Data Consistency Model in Alluxio

October 30, 2020

Baolong Mao

Jasmine Wang

Bin Fan

Unlike HDFS which provides one-copy update semantics or AWS S3 which provides eventual consistency, data consistency in Alluxio is a bit more complicated and depends on the configuration. In short, when clients are only reading and writing through Alluxio, the Alluxio file system provides strong consistency. However, when clients are writing data across both Alluxio and under storage, the consistency may depend on the write type and under storage type.

First of all, files in the Alluxio file system are write-once-read-many and identified by unique file IDs. So given this file ID all file readers access the file without worrying about data being stale.

As a result, Alluxio provides strong consistency for Alluxio applications (like MapReduce, Spark jobs) only accessing data through the Alluxio file system. Alluxio reader clients are always able to see the new files and their content written by Alluxio writer clients, as soon as the writes finish. This is because all the file system modification operations will go through Alluxio master service first and modify Alluxio file system state before returning to the client/applications successfully. Given this process, different Alluxio clients will always get the latest update as long as their corresponding write operations complete successfully.

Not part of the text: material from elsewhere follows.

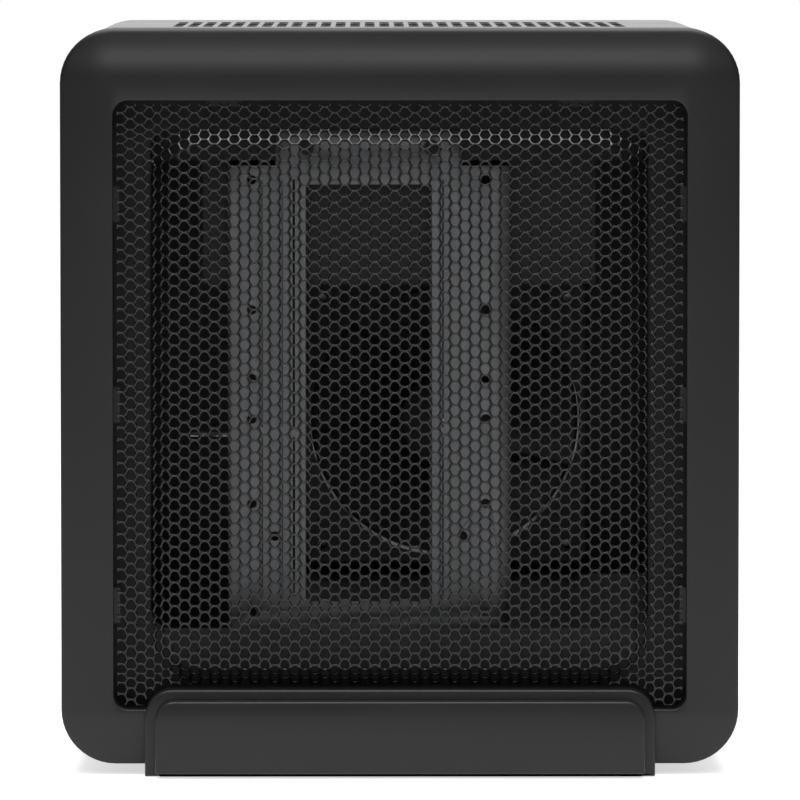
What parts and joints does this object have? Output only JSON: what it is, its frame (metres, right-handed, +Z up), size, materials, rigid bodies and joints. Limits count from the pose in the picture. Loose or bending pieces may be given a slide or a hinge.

Writing to Alluxio and Reading from Under Storage

When taking the state of under storage into account, it is possible that data written in Alluxio is inconsistent with under storage, depending on write types:

MUST_CACHE

MUST_CACHE does not write to under storage, so Alluxio space is inconsistent with under storage.

CACHE_THROUGH

CACHE_THROUGH writes data synchronously to Alluxio and under storage before returning success to applications:

In the case with HDFS: writing to under storage is also strongly consistent, and Alluxio space will be always consistent with under storage when there are no other out-of-band updates in under storage;

In the case with S3: writing to under storage is eventually consistent, it is possible that the file is written successfully to Alluxio but does not immediately show up in under storage. Therefore creates a short window of inconsistency before the data is finally propagated to the under storage. Even though in this case, Alluxio clients will still see a consistent file system as they will always consult Alluxio master that is strongly consistent.

ASYNC_THROUGH

ASYNC_THROUGH writes data to Alluxio and returns to applications, leaving Alluxio to propagate the data to UFS asynchronously. From the user’s perspective, the file can be written successfully to Alluxio, but gets persisted to the UFS after a lag.

THROUGH

THROUGH writes data to UFS directly without caching the data in Alluxio, however, Alluxio knows the files and its status. Thus the metadata is still consistent.

Writing to Under Storage and Reading from Alluxio

Meanwhile, if data in under storage is out of sync with Alluxio, e.g., due to out of band modification in under storage without going through Alluxio, the metadata sync feature can repair the inconsistency. Users can choose to automate the synchronization process periodically or by active sync. Please refer to documentation.

Conclusion

Due to its unique position in the ecosystem, Alluxio provides flexible data consistency models to balance performance, cost, and usability. Different metadata synchronization techniques are available to reconcile Alluxio and under storages.

Share this post

Blog

Uptycs Chooses Alluxio to Power GenAI Natural Language Analytics at Terabyte Scale

Suresh Kumar Veerapathiran and Anudeep Kumar, engineering leaders at Uptycs, recently shared their experience of evolving their data platform and analytics architecture to power analytics through a generative AI interface. In their post on Medium titled Cache Me If You Can: Building a Lightning-Fast Analytics Cache at Terabyte Scale, Veerapathiran and Kumar provide detailed insights into the challenges they faced (and how they solved them) scaling their analytics solution that collects and reports on terabytes of telemetry data per day as part of Uptycs Cloud-Native Application Protection Platform (CNAPP) solutions.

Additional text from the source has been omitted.